Effect of Internal Coagulant on Morphology of Polysulfone Hollow Fiber Membranes. I

Abstract

ABSTRACT Membrane separation performance is governed by membrane morphology. It is generally accepted that structure of the membrane skin layer is responsible for membrane selectivity while membrane flux depends on the total transmembrane resistance to material flow. In this study, polysulfone ultrafiltration hollow fiber membranes were made using the “dry-wet” fiber spinning process through a tube-in-orifice spinnerette. By using water as the external coagulant and a very short air gap, fibers with a dense outer skin layer were prepared which showed high selectivity in the separation of polyethylene glycols of various molecular weight.
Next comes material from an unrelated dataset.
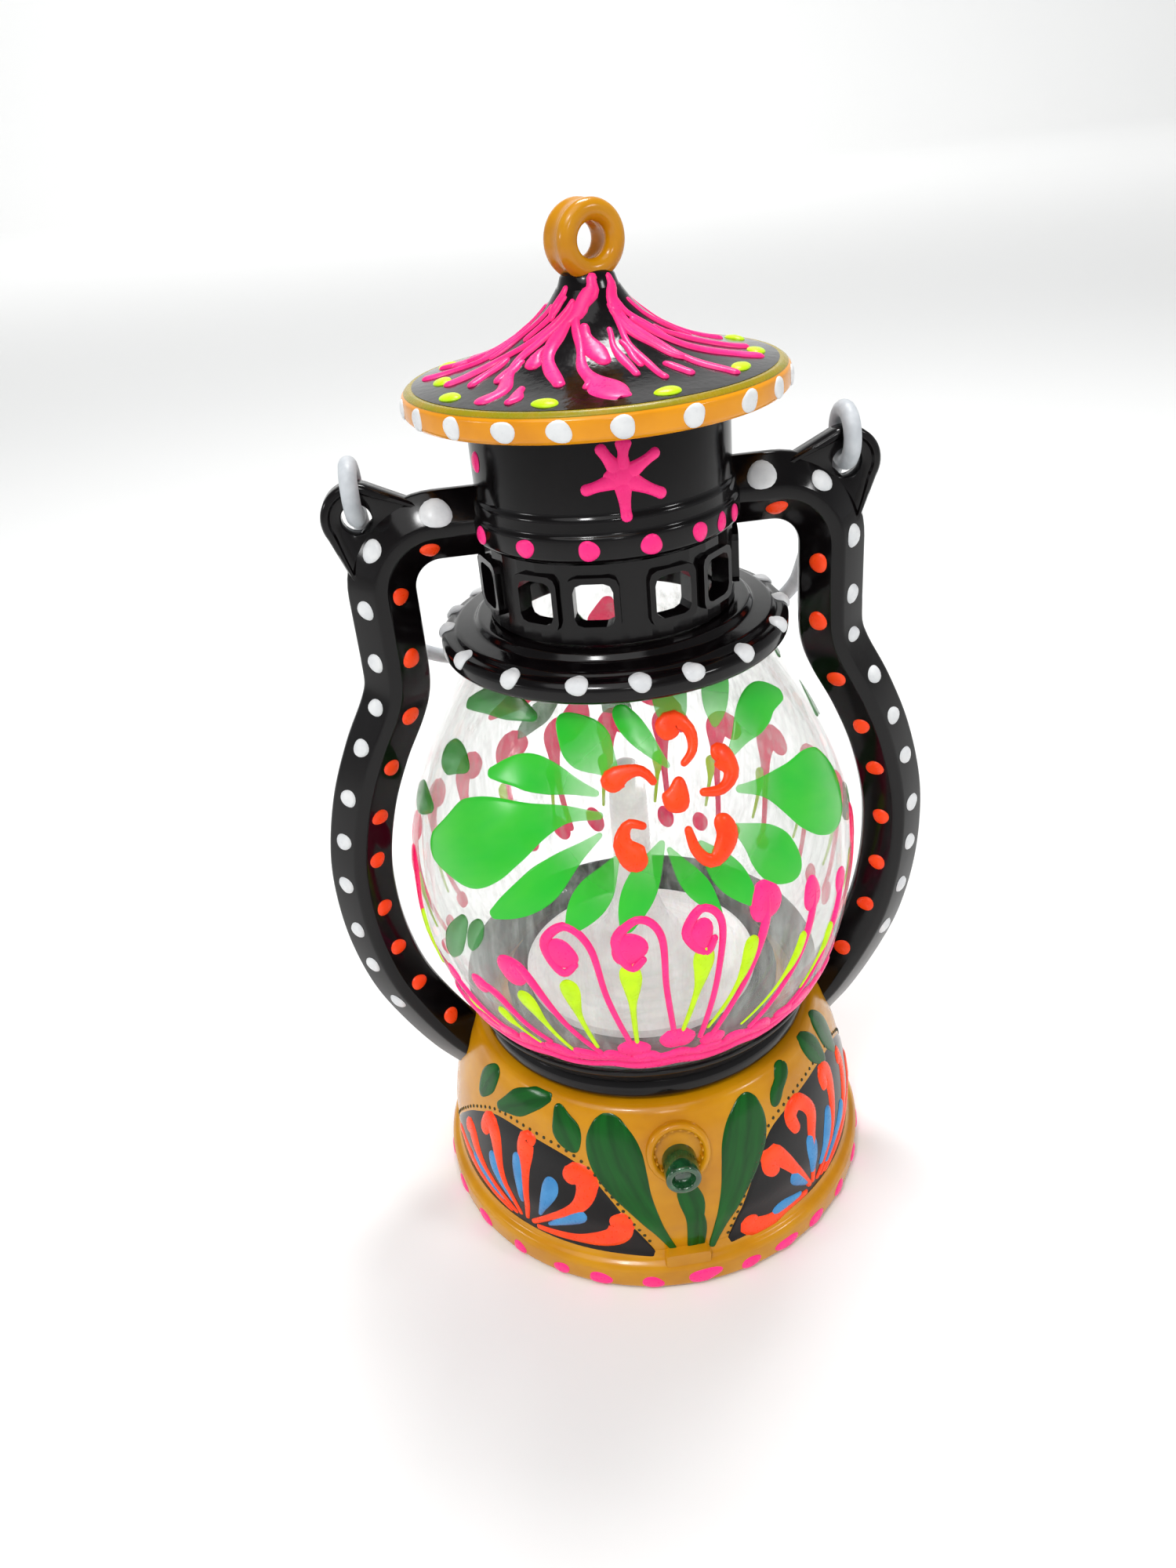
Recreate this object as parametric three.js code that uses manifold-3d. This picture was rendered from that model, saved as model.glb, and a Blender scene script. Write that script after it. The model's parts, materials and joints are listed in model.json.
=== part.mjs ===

By using a mixture of water and l-methyl-2-pyrrolidone in various proportions as the internal coagulant, demixing rates of the polymer in the spinning solution could be adjusted to yield a more open surface structure in the fiber inner surface layer and a more porous sublayer in the fiber wall to reduce the total transmembrane resistance. The rate of polymer demixing can be related to the difference between the solubility parameter of the internal coagulant and that of the polymer. This difference can serve as a scale to indicate the coagulation power of the internal coagulant. At low coagulation power, fibers with a more open structure in the fiber wall and its inner surface could be made which yielded higher membrane flux due to the lower transmembrane resistance in these fibers.